## What the task asks
Each line below should be reproduced without any alteration.
----------
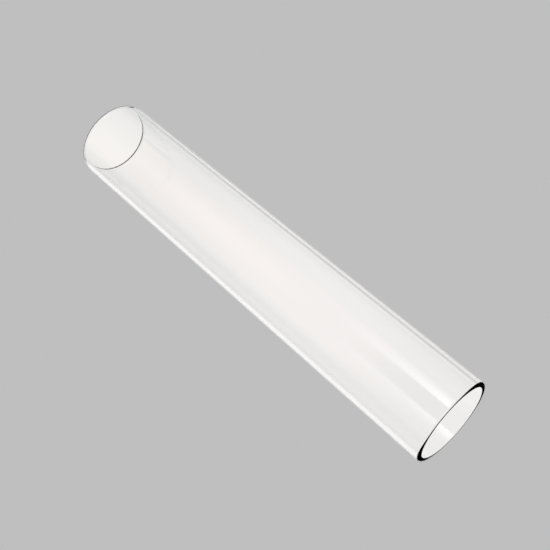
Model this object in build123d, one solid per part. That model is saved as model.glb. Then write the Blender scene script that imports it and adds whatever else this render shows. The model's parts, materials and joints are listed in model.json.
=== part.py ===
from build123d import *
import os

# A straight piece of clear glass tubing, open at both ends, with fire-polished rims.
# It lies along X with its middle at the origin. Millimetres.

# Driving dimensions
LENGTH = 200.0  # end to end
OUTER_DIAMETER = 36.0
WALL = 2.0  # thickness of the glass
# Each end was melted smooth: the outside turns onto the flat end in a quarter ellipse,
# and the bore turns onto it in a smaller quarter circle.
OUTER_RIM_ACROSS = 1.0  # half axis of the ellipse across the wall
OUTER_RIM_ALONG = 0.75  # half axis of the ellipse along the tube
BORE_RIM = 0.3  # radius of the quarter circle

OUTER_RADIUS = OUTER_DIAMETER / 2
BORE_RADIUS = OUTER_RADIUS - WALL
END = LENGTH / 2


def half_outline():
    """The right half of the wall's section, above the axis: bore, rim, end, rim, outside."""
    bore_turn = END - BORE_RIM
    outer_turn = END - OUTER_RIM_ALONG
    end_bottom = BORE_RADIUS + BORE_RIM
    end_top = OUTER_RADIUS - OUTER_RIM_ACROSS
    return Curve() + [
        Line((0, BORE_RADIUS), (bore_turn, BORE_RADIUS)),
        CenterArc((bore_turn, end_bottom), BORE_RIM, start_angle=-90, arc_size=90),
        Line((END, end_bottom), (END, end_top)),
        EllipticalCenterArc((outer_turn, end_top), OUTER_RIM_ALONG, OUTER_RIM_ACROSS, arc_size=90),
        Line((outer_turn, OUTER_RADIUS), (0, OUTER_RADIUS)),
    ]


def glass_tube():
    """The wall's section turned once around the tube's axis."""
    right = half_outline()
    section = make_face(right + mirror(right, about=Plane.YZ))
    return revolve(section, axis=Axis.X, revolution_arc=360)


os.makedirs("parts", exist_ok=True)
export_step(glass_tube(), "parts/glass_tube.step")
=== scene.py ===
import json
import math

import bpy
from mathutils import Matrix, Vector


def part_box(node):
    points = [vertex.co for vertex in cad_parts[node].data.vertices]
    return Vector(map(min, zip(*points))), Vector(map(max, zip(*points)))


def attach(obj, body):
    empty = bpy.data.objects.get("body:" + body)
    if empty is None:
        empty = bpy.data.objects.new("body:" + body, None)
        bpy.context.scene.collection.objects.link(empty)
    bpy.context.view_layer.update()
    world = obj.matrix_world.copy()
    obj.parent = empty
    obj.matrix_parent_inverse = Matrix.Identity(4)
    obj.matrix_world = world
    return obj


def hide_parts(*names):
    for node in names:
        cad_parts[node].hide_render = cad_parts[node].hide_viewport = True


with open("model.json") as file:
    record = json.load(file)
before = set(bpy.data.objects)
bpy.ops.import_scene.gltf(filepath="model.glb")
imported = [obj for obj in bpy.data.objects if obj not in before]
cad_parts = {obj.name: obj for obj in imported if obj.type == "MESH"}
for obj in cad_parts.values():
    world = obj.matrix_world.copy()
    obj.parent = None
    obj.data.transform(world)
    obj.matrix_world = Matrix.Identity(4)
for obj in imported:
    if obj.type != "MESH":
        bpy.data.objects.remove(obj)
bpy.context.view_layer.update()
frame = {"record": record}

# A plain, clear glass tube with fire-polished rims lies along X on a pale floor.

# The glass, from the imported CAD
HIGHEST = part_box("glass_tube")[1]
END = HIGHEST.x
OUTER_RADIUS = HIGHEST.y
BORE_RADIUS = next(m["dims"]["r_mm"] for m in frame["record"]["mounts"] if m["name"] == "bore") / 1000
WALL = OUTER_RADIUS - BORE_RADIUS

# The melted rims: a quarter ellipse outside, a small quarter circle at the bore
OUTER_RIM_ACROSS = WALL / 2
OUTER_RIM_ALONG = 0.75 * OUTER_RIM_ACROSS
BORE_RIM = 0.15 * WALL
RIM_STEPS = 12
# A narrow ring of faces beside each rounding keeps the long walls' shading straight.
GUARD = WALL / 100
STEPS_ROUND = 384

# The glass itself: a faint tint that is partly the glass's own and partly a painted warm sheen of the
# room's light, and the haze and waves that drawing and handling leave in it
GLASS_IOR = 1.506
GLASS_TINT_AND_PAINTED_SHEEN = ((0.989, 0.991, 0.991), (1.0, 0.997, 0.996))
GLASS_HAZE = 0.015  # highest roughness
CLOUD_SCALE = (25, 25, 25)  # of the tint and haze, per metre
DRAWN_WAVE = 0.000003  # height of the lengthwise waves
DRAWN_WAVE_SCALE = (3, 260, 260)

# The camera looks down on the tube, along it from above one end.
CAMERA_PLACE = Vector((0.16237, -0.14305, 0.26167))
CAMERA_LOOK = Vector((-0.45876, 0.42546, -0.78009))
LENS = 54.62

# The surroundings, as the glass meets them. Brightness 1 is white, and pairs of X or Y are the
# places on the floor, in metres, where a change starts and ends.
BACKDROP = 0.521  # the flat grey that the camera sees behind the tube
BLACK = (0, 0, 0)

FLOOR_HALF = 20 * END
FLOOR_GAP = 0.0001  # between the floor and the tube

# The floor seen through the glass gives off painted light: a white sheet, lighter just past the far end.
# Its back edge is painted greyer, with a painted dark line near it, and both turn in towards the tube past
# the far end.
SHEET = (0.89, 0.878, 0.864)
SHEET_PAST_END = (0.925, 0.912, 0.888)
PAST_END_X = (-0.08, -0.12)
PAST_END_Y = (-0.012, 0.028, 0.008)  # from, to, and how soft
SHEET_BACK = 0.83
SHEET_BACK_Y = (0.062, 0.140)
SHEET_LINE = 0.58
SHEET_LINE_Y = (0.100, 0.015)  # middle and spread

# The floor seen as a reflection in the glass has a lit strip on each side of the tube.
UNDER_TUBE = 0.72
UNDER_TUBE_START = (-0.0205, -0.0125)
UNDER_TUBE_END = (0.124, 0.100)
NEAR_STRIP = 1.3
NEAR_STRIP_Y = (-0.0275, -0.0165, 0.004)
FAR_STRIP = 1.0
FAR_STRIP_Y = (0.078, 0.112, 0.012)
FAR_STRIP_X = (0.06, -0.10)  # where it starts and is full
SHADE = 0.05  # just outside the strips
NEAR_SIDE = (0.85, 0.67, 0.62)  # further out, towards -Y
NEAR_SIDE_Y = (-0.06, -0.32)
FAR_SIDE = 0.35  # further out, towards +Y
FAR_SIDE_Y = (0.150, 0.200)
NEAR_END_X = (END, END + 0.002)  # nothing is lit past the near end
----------
## Output for this exercise
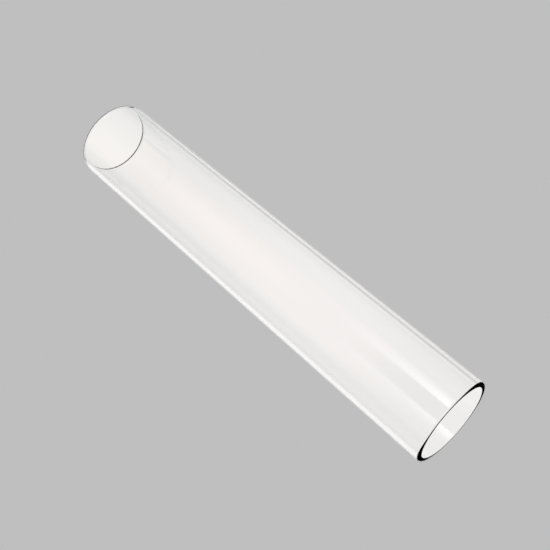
Model this object in build123d, one solid per part. That model is saved as model.glb. Then write the Blender scene script that imports it and adds whatever else this render shows. The model's parts, materials and joints are listed in model.json.
=== part.py ===
from build123d import *
import os

# A straight piece of clear glass tubing, open at both ends, with fire-polished rims.
# It lies along X with its middle at the origin. Millimetres.

# Driving dimensions
LENGTH = 200.0  # end to end
OUTER_DIAMETER = 36.0
WALL = 2.0  # thickness of the glass
# Each end was melted smooth: the outside turns onto the flat end in a quarter ellipse,
# and the bore turns onto it in a smaller quarter circle.
OUTER_RIM_ACROSS = 1.0  # half axis of the ellipse across the wall
OUTER_RIM_ALONG = 0.75  # half axis of the ellipse along the tube
BORE_RIM = 0.3  # radius of the quarter circle

OUTER_RADIUS = OUTER_DIAMETER / 2
BORE_RADIUS = OUTER_RADIUS - WALL
END = LENGTH / 2


def half_outline():
    """The right half of the wall's section, above the axis: bore, rim, end, rim, outside."""
    bore_turn = END - BORE_RIM
    outer_turn = END - OUTER_RIM_ALONG
    end_bottom = BORE_RADIUS + BORE_RIM
    end_top = OUTER_RADIUS - OUTER_RIM_ACROSS
    return Curve() + [
        Line((0, BORE_RADIUS), (bore_turn, BORE_RADIUS)),
        CenterArc((bore_turn, end_bottom), BORE_RIM, start_angle=-90, arc_size=90),
        Line((END, end_bottom), (END, end_top)),
        EllipticalCenterArc((outer_turn, end_top), OUTER_RIM_ALONG, OUTER_RIM_ACROSS, arc_size=90),
        Line((outer_turn, OUTER_RADIUS), (0, OUTER_RADIUS)),
    ]


def glass_tube():
    """The wall's section turned once around the tube's axis."""
    right = half_outline()
    section = make_face(right + mirror(right, about=Plane.YZ))
    return revolve(section, axis=Axis.X, revolution_arc=360)


os.makedirs("parts", exist_ok=True)
export_step(glass_tube(), "parts/glass_tube.step")
=== scene.py ===
import json
import math

import bpy
from mathutils import Matrix, Vector


def part_box(node):
    points = [vertex.co for vertex in cad_parts[node].data.vertices]
    return Vector(map(min, zip(*points))), Vector(map(max, zip(*points)))


def attach(obj, body):
    empty = bpy.data.objects.get("body:" + body)
    if empty is None:
        empty = bpy.data.objects.new("body:" + body, None)
        bpy.context.scene.collection.objects.link(empty)
    bpy.context.view_layer.update()
    world = obj.matrix_world.copy()
    obj.parent = empty
    obj.matrix_parent_inverse = Matrix.Identity(4)
    obj.matrix_world = world
    return obj


def hide_parts(*names):
    for node in names:
        cad_parts[node].hide_render = cad_parts[node].hide_viewport = True


with open("model.json") as file:
    record = json.load(file)
before = set(bpy.data.objects)
bpy.ops.import_scene.gltf(filepath="model.glb")
imported = [obj for obj in bpy.data.objects if obj not in before]
cad_parts = {obj.name: obj for obj in imported if obj.type == "MESH"}
for obj in cad_parts.values():
    world = obj.matrix_world.copy()
    obj.parent = None
    obj.data.transform(world)
    obj.matrix_world = Matrix.Identity(4)
for obj in imported:
    if obj.type != "MESH":
        bpy.data.objects.remove(obj)
bpy.context.view_layer.update()
frame = {"record": record}

# A plain, clear glass tube with fire-polished rims lies along X on a pale floor.

# The glass, from the imported CAD
HIGHEST = part_box("glass_tube")[1]
END = HIGHEST.x
OUTER_RADIUS = HIGHEST.y
BORE_RADIUS = next(m["dims"]["r_mm"] for m in frame["record"]["mounts"] if m["name"] == "bore") / 1000
WALL = OUTER_RADIUS - BORE_RADIUS

# The melted rims: a quarter ellipse outside, a small quarter circle at the bore
OUTER_RIM_ACROSS = WALL / 2
OUTER_RIM_ALONG = 0.75 * OUTER_RIM_ACROSS
BORE_RIM = 0.15 * WALL
RIM_STEPS = 12
# A narrow ring of faces beside each rounding keeps the long walls' shading straight.
GUARD = WALL / 100
STEPS_ROUND = 384

# The glass itself: a faint tint that is partly the glass's own and partly a painted warm sheen of the
# room's light, and the haze and waves that drawing and handling leave in it
GLASS_IOR = 1.506
GLASS_TINT_AND_PAINTED_SHEEN = ((0.989, 0.991, 0.991), (1.0, 0.997, 0.996))
GLASS_HAZE = 0.015  # highest roughness
CLOUD_SCALE = (25, 25, 25)  # of the tint and haze, per metre
DRAWN_WAVE = 0.000003  # height of the lengthwise waves
DRAWN_WAVE_SCALE = (3, 260, 260)

# The camera looks down on the tube, along it from above one end.
CAMERA_PLACE = Vector((0.16237, -0.14305, 0.26167))
CAMERA_LOOK = Vector((-0.45876, 0.42546, -0.78009))
LENS = 54.62

# The surroundings, as the glass meets them. Brightness 1 is white, and pairs of X or Y are the
# places on the floor, in metres, where a change starts and ends.
BACKDROP = 0.521  # the flat grey that the camera sees behind the tube
BLACK = (0, 0, 0)

FLOOR_HALF = 20 * END
FLOOR_GAP = 0.0001  # between the floor and the tube

# The floor seen through the glass gives off painted light: a white sheet, lighter just past the far end.
# Its back edge is painted greyer, with a painted dark line near it, and both turn in towards the tube past
# the far end.
SHEET = (0.89, 0.878, 0.864)
SHEET_PAST_END = (0.925, 0.912, 0.888)
PAST_END_X = (-0.08, -0.12)
PAST_END_Y = (-0.012, 0.028, 0.008)  # from, to, and how soft
SHEET_BACK = 0.83
SHEET_BACK_Y = (0.062, 0.140)
SHEET_LINE = 0.58
SHEET_LINE_Y = (0.100, 0.015)  # middle and spread

# The floor seen as a reflection in the glass has a lit strip on each side of the tube.
UNDER_TUBE = 0.72
UNDER_TUBE_START = (-0.0205, -0.0125)
UNDER_TUBE_END = (0.124, 0.100)
NEAR_STRIP = 1.3
NEAR_STRIP_Y = (-0.0275, -0.0165, 0.004)
FAR_STRIP = 1.0
FAR_STRIP_Y = (0.078, 0.112, 0.012)
FAR_STRIP_X = (0.06, -0.10)  # where it starts and is full
SHADE = 0.05  # just outside the strips
NEAR_SIDE = (0.85, 0.67, 0.62)  # further out, towards -Y
NEAR_SIDE_Y = (-0.06, -0.32)
FAR_SIDE = 0.35  # further out, towards +Y
FAR_SIDE_Y = (0.150, 0.200)
NEAR_END_X = (END, END + 0.002)  # nothing is lit past the near end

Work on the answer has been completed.